For nearly two decades, Pakistan’s security discourse has revolved around one uncomfortable reality: terrorist organizations rarely remain static. They fragment, reunite, rebrand, compete, reconcile and, whenever circumstances permit, reinvent themselves. Anyone who assumes that internal disagreements within these organizations automatically translate into reduced threats misunderstands how insurgent movements evolve. History shows that divisions within terrorist networks seldom produce peace. More often, they produce fresh alliances, new factions and renewed violence.
That is precisely why the recent reports of renewed differences between the banned Tehreek-e-Taliban Pakistan (TTP) and Jamaat-ul-Ahrar (JuA) deserve careful analysis rather than premature celebration.
To understand the present, one must first revisit the origins of the TTP.
When the Tehreek-e-Taliban Pakistan was established in December 2007, it was not created as a single militant organization emerging from one district or one tribe. It was conceived as an umbrella alliance.
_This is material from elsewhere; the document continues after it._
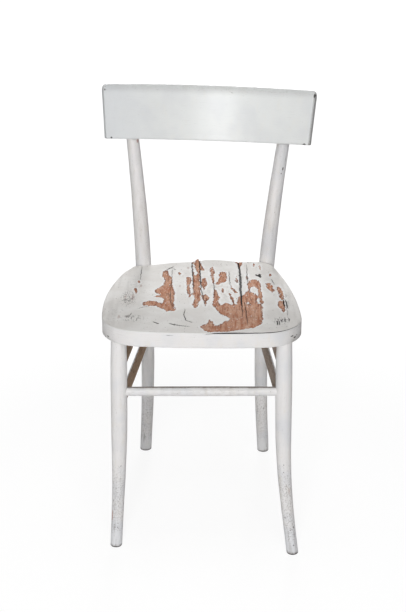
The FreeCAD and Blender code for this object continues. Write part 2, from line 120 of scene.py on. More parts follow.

Militant commanders from the then Federally Administered Tribal Areas gathered in Miran Shah under the leadership of Baitullah Mehsud and agreed upon a unified command structure. The objective was straightforward: abandon individual negotiations with the Pakistani state, reject separate peace arrangements, and wage a coordinated campaign against Pakistan’s security institutions.
This marked a turning point in Pakistan’s internal security landscape.
At the time, Pakistan was already conducting military operations because armed groups operating from its tribal belt had transformed the border region into a corridor for cross-border militancy. The state could no longer tolerate an environment where terrorist organizations operated with increasing confidence while exploiting difficult terrain and weak administrative structures.
The creation of the TTP represented an attempt by various terrorist factions to consolidate their operational strength. However, consolidation has never meant ideological uniformity.
Among the commanders who quickly attracted attention was Maulvi Abdul Wali, better known as Umar Khalid Khurasani. Even before Jamaat-ul-Ahrar formally existed, Khurasani had developed a reputation for independent thinking, operational aggression and resistance to organizational discipline. Those familiar with the internal workings of the TTP knew that tensions between Khurasani and the central leadership existed long before they became public.
His influence grew steadily, but so did disagreements over strategy, authority and command.
These disagreements eventually culminated in the formation of Jamaat-ul-Ahrar in 2014.
At that time, the group’s spokesperson, Ihsanullah Ihsan, publicly argued that one of the principal reasons for breaking away from the TTP was disagreement over attacks targeting civilians. According to that narrative, indiscriminate violence against mosques, markets and innocent Pakistanis had become unacceptable. Whether this explanation reflected the complete reality or merely served as political messaging remains open to debate. Terrorist organizations frequently cloak power struggles in ideological language.
Nevertheless, the split itself was genuine.
It would, however, prove temporary.
Like many insurgent organizations operating under sustained military pressure, both groups eventually discovered that survival often requires cooperation rather than competition. Operational necessity brought them closer again, despite unresolved mistrust.
That pattern has repeated itself more than once.
Internal rivalries never truly disappeared. They merely went underground until another dispute over leadership, territory, finances or operational authority resurfaced.